Sundae Horn
Pre-hurricane swell brings all the surfers to the beach.

"This is exactly what surfers wait for," said Bob Chestnut, owner of Ride the Wind Surf Shop. 

This photo of Julian Bennink taken by Jessica Fawcett was the inspiration for this article.
This photo of Julian Bennink taken by Jessica Fawcett was the inspiration for this article.

Local surfer Echo Bennink agreed. She's been out for three days in a row and excited about Monday's possibilities. "What's super cool about this summer is that there are so many breaks, and the surfing has been really good at the airport and lifeguard beach," she said. "It's usually best at South Point, but it's great when airport and lifeguard are good because it's more accessible if you don't have four-wheel drive."

As for the recent storm-influenced water conditions, Echo says lifeguard and airport had smaller, cleaner swells, and barrels, while at South Point "it's breaking way offshore. The waves are bigger, but you have to wait longer." She said it was also possible to surf the inshore break if you didn't want to paddle all the way out to the big stuff. "I didn't have the energy to go out that far," she told me Sunday night. "Because yesterday, I spent four hours surfing."

"All the usual suspects are out there," said Bob. "In what I call the 'Old Man Group' you've got Tony, Randall, Howard, Tim. The younger guys Robert, Nat, and Beach are out there. And Howard's kids, of course."

Howard is dad to Echo and our cover boy, Julian. His son, Dylan, provided a surf report for the Current: "Saturday morning before noon was waist high ground swell with glassy conditions. Sunday morning was slightly bigger waist-to-chest high. Long period ground swell with a strong long side shore current for both days." I think that's surfer talk for "Surf's Up!" 

Yesterday Bob was out in the village streets at 5am doing his morning run when he noticed the same truck with surfboards circling him several times. "He kept passing me. When I went out to the beach at 7am to do the surf report, I saw his truck there.
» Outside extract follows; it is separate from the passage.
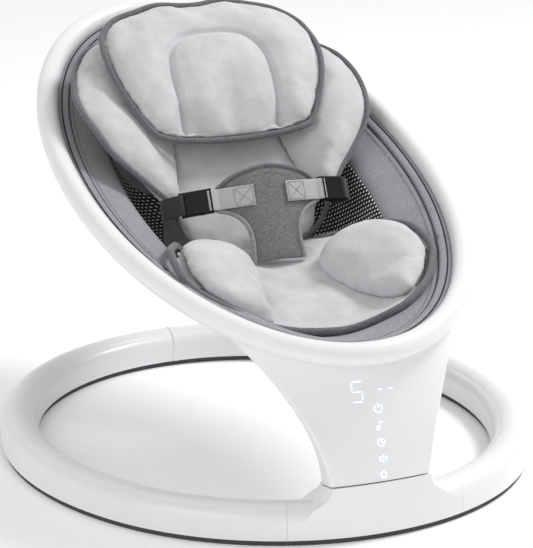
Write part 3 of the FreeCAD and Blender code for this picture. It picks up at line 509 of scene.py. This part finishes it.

I think he was just so excited about the surf he was just riding around the village until daylight," he said. 

Bob returned Saturday from Surf Expo in Orlando and said "the hurricane is what all those guys were talking about." Aside from the potential damage this monster storm could bring, Bob said the surfing will be better for Ocracoke if Florence goes "right up inside Bermuda, and stays far out to sea. That'll give us big swells and a longer fetch." 

"We never seem to really get that perfect window, or if we do it happens in the middle of the night," he said. The perfect window, as I understood him to mean, is big surf that's not crazy dangerous. "This is going to get nasty eventually, but hopefully we'll get a good day of surfing on Monday." He expects to be hanging ten (he didn't actually say that; I'm just trying to use some surfin' slang) for about two hours today before work duties at Ride the Wind call him ashore. 

"Sometimes we get really good surf after a storm," he said. "And then there won't be anything to do but surf. I guess that's the silver lining in all this."

Lost business, an evacuation, stress and anxiety, the possibility of losing everything we own.... we can't control any of it. Go catch a wave!